» **Exercise requirements**: Repeat only the lines from the line containing "if (i > 0) shoulder(1);" through the line containing "obj.matrix_world = world", both included, exactly as they stand.

» **Records supplied**:
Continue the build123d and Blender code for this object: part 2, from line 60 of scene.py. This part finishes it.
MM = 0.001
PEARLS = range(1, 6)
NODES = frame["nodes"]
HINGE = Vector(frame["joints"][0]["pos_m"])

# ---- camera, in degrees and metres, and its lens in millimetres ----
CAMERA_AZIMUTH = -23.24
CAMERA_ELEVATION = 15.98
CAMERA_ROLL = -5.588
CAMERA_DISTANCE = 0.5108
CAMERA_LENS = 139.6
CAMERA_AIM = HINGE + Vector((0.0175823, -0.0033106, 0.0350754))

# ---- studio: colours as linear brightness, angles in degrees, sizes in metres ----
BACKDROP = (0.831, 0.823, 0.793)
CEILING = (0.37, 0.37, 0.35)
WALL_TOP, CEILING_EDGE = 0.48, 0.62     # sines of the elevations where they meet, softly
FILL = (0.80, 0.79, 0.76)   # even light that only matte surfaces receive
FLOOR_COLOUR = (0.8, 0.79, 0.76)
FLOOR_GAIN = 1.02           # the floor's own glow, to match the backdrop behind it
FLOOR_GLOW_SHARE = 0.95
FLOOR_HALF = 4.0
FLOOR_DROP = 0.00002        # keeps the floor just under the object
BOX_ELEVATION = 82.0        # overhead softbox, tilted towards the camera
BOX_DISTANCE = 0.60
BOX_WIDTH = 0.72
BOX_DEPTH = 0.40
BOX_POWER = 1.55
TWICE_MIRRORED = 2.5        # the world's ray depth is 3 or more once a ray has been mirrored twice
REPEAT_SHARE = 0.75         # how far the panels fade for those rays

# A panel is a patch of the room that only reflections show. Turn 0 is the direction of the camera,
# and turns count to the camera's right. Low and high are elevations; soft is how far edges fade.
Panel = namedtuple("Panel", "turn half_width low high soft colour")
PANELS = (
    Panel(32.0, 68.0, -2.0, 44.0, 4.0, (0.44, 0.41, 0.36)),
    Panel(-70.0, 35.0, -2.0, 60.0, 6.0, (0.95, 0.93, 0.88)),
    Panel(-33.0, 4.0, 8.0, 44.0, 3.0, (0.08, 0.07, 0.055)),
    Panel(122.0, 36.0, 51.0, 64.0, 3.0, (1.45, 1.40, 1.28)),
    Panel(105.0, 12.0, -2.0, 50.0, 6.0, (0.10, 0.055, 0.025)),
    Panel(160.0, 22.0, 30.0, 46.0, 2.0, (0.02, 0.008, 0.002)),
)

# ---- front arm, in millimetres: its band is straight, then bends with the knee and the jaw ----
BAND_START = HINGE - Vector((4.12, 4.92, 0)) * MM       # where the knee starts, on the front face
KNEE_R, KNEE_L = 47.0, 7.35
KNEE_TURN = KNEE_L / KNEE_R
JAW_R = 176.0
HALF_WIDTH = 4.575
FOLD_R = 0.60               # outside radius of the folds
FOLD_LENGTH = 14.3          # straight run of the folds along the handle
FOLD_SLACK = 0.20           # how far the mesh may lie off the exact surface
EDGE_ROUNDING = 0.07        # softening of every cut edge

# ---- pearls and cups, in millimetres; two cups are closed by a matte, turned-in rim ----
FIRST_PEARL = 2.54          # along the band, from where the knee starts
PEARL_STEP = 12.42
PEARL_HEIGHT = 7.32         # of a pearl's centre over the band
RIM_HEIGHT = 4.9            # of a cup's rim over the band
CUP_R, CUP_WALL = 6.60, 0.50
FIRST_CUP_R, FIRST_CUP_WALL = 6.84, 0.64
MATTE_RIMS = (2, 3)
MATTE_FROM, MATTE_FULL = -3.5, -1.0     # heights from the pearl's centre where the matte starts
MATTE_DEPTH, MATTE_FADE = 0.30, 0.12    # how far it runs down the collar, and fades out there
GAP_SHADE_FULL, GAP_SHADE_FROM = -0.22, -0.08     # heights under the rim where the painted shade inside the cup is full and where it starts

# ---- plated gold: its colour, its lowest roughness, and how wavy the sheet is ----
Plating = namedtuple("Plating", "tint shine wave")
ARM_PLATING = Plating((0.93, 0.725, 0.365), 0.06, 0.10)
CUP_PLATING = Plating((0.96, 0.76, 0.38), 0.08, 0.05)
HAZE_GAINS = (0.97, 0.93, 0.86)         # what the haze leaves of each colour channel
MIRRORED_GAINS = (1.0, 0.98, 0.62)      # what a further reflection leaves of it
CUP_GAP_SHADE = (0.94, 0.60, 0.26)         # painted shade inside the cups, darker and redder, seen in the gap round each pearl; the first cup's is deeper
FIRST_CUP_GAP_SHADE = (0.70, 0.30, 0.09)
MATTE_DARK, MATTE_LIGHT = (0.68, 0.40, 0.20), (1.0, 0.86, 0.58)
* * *
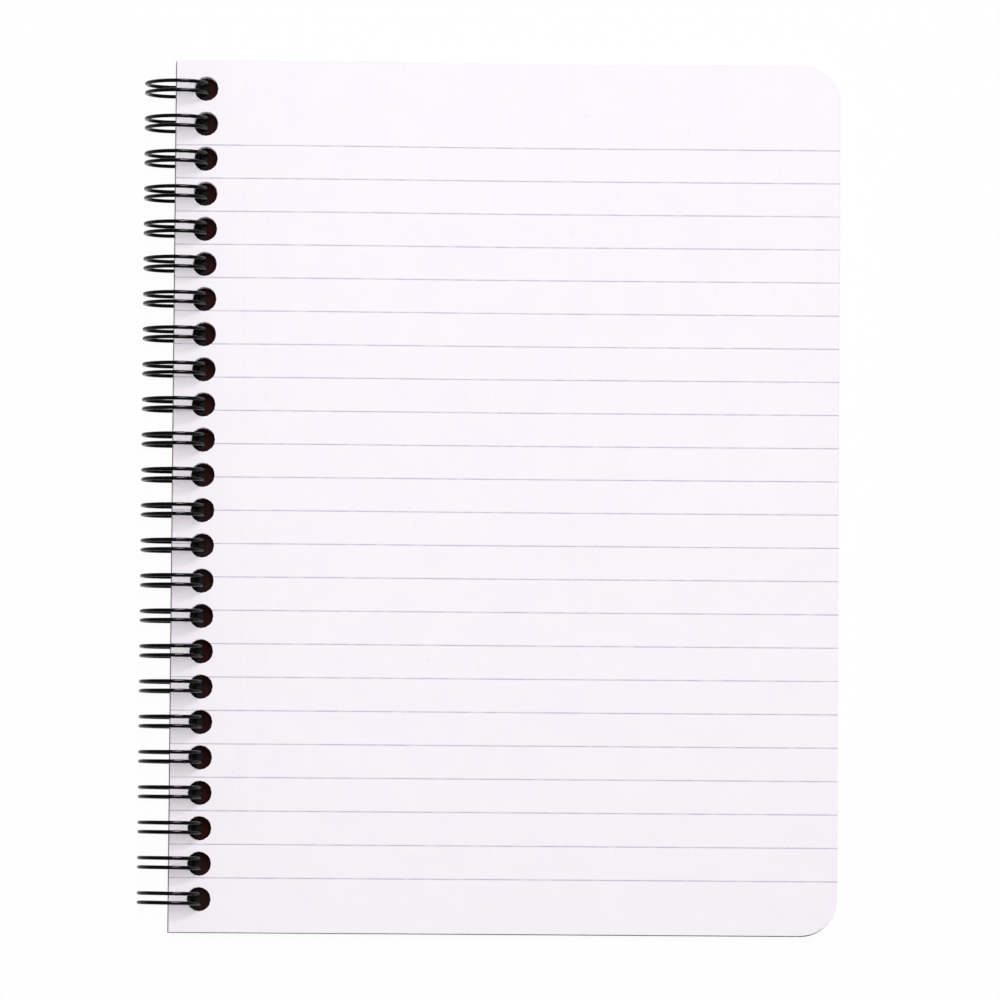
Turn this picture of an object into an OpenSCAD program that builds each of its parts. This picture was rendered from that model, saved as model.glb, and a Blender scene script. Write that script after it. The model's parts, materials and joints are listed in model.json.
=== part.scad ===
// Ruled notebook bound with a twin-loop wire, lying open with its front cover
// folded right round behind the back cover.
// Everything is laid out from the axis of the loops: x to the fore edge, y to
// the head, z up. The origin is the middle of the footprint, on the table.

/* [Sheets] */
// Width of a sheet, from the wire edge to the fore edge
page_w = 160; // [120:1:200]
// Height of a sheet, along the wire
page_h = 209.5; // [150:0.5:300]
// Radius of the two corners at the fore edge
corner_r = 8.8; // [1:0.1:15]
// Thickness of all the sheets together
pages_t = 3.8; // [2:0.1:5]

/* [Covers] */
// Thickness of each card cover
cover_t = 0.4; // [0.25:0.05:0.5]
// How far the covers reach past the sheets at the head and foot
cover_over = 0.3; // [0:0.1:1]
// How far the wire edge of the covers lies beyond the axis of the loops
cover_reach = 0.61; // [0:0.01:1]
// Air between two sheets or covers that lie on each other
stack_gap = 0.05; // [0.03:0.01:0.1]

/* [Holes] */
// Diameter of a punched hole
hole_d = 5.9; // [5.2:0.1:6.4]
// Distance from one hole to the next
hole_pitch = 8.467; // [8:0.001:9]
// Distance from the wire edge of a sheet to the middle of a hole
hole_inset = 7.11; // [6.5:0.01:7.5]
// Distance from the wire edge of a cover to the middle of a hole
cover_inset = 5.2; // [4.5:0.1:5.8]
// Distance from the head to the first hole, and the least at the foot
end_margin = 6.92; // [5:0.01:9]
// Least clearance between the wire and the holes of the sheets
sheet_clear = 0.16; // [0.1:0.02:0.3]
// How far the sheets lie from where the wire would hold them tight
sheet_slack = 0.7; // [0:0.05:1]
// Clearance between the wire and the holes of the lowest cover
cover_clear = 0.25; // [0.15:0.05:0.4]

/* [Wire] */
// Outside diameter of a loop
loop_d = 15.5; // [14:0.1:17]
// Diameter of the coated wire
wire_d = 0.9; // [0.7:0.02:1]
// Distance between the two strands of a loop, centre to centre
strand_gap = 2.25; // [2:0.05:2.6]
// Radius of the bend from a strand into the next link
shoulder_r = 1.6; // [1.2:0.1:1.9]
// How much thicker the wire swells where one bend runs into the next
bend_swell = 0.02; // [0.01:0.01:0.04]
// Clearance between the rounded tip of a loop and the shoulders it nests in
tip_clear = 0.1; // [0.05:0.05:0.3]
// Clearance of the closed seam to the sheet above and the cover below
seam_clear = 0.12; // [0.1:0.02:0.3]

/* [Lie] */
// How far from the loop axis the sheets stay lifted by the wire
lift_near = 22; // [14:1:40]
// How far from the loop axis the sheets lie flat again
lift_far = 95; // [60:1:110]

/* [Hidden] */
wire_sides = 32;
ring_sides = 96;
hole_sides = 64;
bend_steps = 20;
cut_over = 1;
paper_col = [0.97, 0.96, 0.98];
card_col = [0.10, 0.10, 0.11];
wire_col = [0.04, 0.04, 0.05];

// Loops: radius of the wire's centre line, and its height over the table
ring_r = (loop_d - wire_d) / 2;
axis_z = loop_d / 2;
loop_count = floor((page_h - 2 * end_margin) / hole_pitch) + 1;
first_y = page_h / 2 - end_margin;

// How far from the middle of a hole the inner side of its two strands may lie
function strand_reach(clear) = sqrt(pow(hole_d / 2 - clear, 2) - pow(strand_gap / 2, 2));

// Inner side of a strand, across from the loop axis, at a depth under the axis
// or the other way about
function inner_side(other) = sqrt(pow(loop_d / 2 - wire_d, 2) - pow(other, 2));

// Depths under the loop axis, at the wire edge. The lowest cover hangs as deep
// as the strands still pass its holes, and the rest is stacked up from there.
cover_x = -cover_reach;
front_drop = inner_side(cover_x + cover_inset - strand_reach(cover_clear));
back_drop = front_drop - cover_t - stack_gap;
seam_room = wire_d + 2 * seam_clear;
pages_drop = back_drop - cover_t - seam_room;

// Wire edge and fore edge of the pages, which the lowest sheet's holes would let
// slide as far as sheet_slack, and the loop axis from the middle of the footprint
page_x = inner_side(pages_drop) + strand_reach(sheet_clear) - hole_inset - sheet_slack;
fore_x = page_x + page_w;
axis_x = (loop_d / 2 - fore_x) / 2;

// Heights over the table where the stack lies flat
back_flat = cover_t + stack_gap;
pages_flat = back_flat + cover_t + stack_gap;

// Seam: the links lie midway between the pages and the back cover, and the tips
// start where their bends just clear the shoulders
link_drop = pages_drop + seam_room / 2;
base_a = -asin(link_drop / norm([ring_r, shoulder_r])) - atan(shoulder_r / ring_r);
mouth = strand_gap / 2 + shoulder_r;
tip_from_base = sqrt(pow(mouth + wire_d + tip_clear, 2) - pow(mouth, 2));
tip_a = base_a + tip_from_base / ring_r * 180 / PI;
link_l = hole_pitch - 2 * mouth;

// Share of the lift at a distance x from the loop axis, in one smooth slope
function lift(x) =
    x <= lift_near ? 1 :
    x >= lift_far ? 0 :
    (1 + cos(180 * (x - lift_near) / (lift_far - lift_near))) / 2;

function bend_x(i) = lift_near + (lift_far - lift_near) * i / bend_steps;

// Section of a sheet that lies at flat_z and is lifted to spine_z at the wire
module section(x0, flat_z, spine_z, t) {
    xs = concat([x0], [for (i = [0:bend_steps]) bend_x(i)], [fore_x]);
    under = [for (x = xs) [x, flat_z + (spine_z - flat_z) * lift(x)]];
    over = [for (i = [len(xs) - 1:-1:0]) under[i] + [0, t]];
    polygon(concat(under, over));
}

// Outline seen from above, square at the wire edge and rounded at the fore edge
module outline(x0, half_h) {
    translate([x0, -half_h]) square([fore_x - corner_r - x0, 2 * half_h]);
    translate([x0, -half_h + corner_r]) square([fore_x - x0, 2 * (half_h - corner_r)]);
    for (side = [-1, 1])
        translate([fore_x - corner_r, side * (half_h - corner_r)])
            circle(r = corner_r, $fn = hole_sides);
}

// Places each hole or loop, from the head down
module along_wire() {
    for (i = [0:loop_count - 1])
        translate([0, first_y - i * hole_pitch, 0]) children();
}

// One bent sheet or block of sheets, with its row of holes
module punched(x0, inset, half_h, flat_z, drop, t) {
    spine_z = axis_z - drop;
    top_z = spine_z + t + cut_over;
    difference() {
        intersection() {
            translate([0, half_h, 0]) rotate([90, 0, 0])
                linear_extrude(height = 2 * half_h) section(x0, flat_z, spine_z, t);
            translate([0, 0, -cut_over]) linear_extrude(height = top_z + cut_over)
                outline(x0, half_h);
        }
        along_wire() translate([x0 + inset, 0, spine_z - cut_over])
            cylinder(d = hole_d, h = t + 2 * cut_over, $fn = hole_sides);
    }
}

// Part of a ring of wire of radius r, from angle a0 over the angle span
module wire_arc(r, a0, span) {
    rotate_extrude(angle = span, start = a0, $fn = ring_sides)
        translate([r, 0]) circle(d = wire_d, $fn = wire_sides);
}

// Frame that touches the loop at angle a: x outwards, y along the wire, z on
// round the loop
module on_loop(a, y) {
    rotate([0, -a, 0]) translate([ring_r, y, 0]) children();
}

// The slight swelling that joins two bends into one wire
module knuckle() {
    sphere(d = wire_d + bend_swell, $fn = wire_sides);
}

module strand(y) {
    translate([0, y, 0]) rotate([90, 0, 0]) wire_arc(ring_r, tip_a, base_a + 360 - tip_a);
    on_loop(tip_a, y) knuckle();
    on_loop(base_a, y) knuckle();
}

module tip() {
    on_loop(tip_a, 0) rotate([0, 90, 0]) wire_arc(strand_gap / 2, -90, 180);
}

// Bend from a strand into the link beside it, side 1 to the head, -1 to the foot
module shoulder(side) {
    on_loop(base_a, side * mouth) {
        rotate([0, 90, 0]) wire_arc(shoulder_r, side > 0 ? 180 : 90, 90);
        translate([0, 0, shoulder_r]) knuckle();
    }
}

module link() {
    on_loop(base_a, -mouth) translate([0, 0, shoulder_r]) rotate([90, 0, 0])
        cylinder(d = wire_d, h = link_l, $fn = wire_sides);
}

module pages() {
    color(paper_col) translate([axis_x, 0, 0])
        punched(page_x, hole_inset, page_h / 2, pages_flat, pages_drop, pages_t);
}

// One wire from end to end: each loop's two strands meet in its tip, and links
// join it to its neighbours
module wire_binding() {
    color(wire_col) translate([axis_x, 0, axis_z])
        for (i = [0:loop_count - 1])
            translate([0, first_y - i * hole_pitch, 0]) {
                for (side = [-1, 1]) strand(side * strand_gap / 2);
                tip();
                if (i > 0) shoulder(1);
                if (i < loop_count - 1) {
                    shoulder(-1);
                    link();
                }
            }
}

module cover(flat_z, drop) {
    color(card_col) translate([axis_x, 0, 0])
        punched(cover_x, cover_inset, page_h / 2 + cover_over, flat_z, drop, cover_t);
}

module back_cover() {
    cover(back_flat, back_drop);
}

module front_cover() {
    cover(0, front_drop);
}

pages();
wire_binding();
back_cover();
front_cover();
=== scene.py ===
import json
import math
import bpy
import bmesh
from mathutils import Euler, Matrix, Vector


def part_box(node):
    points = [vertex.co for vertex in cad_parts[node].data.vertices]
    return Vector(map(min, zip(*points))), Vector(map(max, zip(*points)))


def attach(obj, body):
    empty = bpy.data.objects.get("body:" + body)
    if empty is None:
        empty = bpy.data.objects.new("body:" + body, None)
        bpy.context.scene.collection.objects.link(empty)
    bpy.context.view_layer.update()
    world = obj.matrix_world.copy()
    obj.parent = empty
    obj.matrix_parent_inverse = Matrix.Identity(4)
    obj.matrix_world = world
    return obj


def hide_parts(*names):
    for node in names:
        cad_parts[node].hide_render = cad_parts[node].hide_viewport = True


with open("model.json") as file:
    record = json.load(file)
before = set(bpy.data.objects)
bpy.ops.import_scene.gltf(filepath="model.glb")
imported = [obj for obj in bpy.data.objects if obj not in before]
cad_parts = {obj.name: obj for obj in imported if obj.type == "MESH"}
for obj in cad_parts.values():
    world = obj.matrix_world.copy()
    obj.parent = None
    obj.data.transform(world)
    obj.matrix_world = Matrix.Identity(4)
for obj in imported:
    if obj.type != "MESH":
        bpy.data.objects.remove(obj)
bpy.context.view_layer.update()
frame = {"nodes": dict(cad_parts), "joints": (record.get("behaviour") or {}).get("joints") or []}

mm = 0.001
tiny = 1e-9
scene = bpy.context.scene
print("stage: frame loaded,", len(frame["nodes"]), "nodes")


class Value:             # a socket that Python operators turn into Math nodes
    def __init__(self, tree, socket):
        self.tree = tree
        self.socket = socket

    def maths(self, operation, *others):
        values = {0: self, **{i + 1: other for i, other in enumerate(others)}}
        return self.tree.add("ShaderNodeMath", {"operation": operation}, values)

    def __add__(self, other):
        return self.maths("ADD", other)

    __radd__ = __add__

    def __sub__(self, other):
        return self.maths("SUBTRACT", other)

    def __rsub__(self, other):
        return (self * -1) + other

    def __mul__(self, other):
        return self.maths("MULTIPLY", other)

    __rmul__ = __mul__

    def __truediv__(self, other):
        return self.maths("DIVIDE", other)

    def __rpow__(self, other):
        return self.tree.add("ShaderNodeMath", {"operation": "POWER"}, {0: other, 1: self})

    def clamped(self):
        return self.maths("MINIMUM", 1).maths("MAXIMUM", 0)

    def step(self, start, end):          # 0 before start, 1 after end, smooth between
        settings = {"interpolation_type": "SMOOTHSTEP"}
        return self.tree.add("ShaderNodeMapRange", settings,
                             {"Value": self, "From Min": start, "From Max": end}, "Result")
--
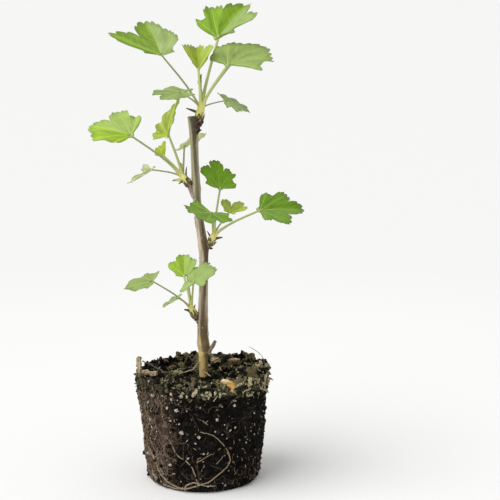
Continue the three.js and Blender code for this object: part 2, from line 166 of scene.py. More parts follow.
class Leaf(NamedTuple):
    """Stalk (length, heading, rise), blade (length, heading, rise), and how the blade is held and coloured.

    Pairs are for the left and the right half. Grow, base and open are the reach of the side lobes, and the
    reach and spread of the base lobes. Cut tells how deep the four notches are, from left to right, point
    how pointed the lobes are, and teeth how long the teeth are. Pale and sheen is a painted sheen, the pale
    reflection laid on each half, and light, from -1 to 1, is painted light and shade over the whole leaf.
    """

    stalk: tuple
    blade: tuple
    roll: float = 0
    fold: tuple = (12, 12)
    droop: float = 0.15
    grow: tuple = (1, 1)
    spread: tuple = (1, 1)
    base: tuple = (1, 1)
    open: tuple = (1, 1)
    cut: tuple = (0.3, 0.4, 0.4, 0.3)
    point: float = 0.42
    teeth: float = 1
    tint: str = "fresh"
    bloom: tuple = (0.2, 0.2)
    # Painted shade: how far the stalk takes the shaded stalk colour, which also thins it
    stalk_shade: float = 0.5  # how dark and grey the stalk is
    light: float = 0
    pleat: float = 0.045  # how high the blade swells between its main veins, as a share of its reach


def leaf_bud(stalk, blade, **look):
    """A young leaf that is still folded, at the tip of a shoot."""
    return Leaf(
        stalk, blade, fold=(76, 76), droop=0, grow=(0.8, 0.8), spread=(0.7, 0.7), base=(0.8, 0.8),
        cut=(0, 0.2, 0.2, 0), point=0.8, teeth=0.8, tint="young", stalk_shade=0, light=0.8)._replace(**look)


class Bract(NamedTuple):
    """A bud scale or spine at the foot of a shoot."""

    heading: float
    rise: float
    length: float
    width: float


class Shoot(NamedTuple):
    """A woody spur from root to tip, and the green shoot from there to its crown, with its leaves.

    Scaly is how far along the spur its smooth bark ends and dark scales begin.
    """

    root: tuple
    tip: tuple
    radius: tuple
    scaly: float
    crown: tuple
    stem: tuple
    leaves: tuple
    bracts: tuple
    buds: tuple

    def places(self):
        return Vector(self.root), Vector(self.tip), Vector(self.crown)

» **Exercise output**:
                if (i > 0) shoulder(1);
                if (i < loop_count - 1) {
                    shoulder(-1);
                    link();
                }
            }
}

module cover(flat_z, drop) {
    color(card_col) translate([axis_x, 0, 0])
        punched(cover_x, cover_inset, page_h / 2 + cover_over, flat_z, drop, cover_t);
}

module back_cover() {
    cover(back_flat, back_drop);
}

module front_cover() {
    cover(0, front_drop);
}

pages();
wire_binding();
back_cover();
front_cover();
=== scene.py ===
import json
import math
import bpy
import bmesh
from mathutils import Euler, Matrix, Vector


def part_box(node):
    points = [vertex.co for vertex in cad_parts[node].data.vertices]
    return Vector(map(min, zip(*points))), Vector(map(max, zip(*points)))


def attach(obj, body):
    empty = bpy.data.objects.get("body:" + body)
    if empty is None:
        empty = bpy.data.objects.new("body:" + body, None)
        bpy.context.scene.collection.objects.link(empty)
    bpy.context.view_layer.update()
    world = obj.matrix_world.copy()
    obj.parent = empty
    obj.matrix_parent_inverse = Matrix.Identity(4)
    obj.matrix_world = world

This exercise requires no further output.